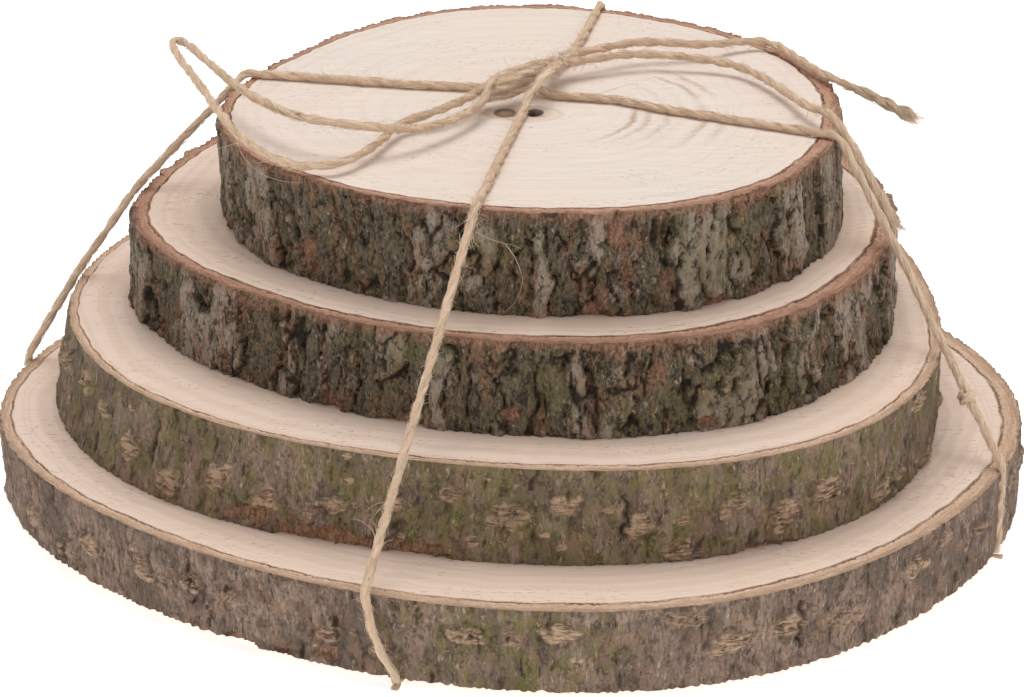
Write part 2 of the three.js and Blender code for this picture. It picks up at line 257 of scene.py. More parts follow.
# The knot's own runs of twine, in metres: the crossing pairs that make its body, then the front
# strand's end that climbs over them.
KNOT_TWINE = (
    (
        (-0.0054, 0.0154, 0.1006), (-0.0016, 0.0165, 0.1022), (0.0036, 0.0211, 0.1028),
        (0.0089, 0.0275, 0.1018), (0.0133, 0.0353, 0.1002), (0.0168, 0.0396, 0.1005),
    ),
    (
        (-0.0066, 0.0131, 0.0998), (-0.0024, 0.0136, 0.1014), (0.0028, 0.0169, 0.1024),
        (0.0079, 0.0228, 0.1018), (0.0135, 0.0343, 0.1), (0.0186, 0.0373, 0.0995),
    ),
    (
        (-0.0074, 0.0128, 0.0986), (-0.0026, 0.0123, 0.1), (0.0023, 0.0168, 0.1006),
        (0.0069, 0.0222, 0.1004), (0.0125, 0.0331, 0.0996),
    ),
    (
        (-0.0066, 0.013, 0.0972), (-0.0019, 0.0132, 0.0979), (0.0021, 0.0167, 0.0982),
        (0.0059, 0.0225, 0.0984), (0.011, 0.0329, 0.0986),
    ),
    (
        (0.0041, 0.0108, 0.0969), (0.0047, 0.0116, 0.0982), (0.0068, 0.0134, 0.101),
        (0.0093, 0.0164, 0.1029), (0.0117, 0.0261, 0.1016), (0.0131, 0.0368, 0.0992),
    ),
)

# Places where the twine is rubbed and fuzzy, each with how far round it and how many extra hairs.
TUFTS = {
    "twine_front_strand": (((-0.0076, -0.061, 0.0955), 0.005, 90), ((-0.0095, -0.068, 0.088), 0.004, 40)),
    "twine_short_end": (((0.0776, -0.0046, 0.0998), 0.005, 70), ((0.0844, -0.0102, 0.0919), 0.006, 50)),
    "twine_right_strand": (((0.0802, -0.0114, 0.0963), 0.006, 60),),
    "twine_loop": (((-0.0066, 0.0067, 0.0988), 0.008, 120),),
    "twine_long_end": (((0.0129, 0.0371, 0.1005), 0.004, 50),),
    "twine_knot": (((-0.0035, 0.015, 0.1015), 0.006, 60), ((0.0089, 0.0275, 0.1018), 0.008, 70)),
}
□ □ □
* [Set task] Reproduce all of the data exactly as given.

* [Result for this exercise]
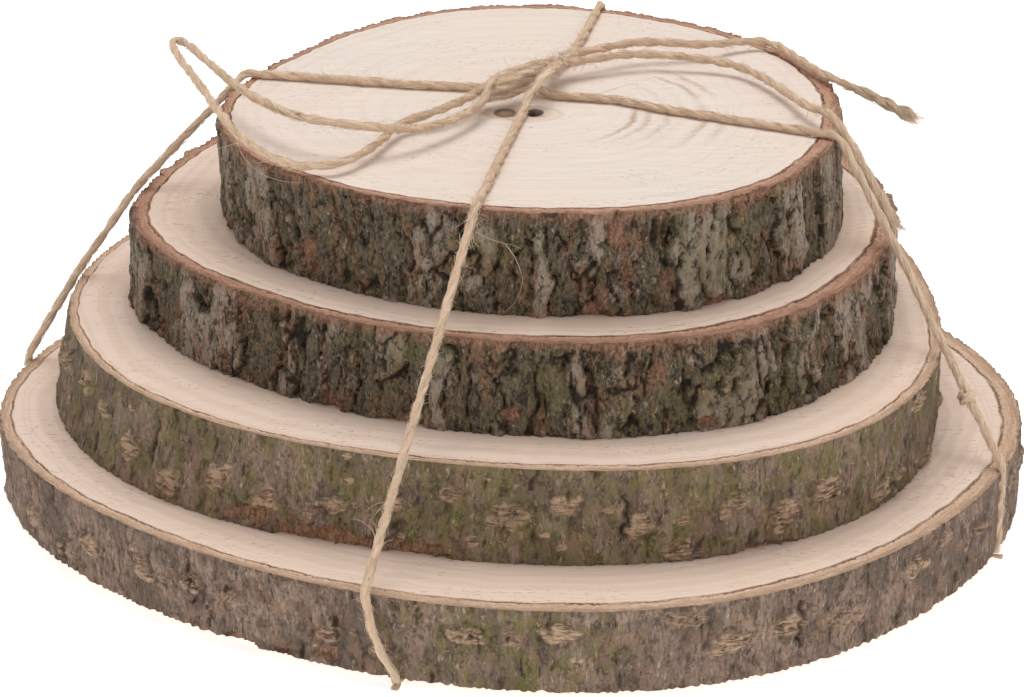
Write part 2 of the three.js and Blender code for this picture. It picks up at line 257 of scene.py. More parts follow.
# The knot's own runs of twine, in metres: the crossing pairs that make its body, then the front
# strand's end that climbs over them.
KNOT_TWINE = (
    (
        (-0.0054, 0.0154, 0.1006), (-0.0016, 0.0165, 0.1022), (0.0036, 0.0211, 0.1028),
        (0.0089, 0.0275, 0.1018), (0.0133, 0.0353, 0.1002), (0.0168, 0.0396, 0.1005),
    ),
    (
        (-0.0066, 0.0131, 0.0998), (-0.0024, 0.0136, 0.1014), (0.0028, 0.0169, 0.1024),
        (0.0079, 0.0228, 0.1018), (0.0135, 0.0343, 0.1), (0.0186, 0.0373, 0.0995),
    ),
    (
        (-0.0074, 0.0128, 0.0986), (-0.0026, 0.0123, 0.1), (0.0023, 0.0168, 0.1006),
        (0.0069, 0.0222, 0.1004), (0.0125, 0.0331, 0.0996),
    ),
    (
        (-0.0066, 0.013, 0.0972), (-0.0019, 0.0132, 0.0979), (0.0021, 0.0167, 0.0982),
        (0.0059, 0.0225, 0.0984), (0.011, 0.0329, 0.0986),
    ),
    (
        (0.0041, 0.0108, 0.0969), (0.0047, 0.0116, 0.0982), (0.0068, 0.0134, 0.101),
        (0.0093, 0.0164, 0.1029), (0.0117, 0.0261, 0.1016), (0.0131, 0.0368, 0.0992),
    ),
)

# Places where the twine is rubbed and fuzzy, each with how far round it and how many extra hairs.
TUFTS = {
    "twine_front_strand": (((-0.0076, -0.061, 0.0955), 0.005, 90), ((-0.0095, -0.068, 0.088), 0.004, 40)),
    "twine_short_end": (((0.0776, -0.0046, 0.0998), 0.005, 70), ((0.0844, -0.0102, 0.0919), 0.006, 50)),
    "twine_right_strand": (((0.0802, -0.0114, 0.0963), 0.006, 60),),
    "twine_loop": (((-0.0066, 0.0067, 0.0988), 0.008, 120),),
    "twine_long_end": (((0.0129, 0.0371, 0.1005), 0.004, 50),),
    "twine_knot": (((-0.0035, 0.015, 0.1015), 0.006, 60), ((0.0089, 0.0275, 0.1018), 0.008, 70)),
}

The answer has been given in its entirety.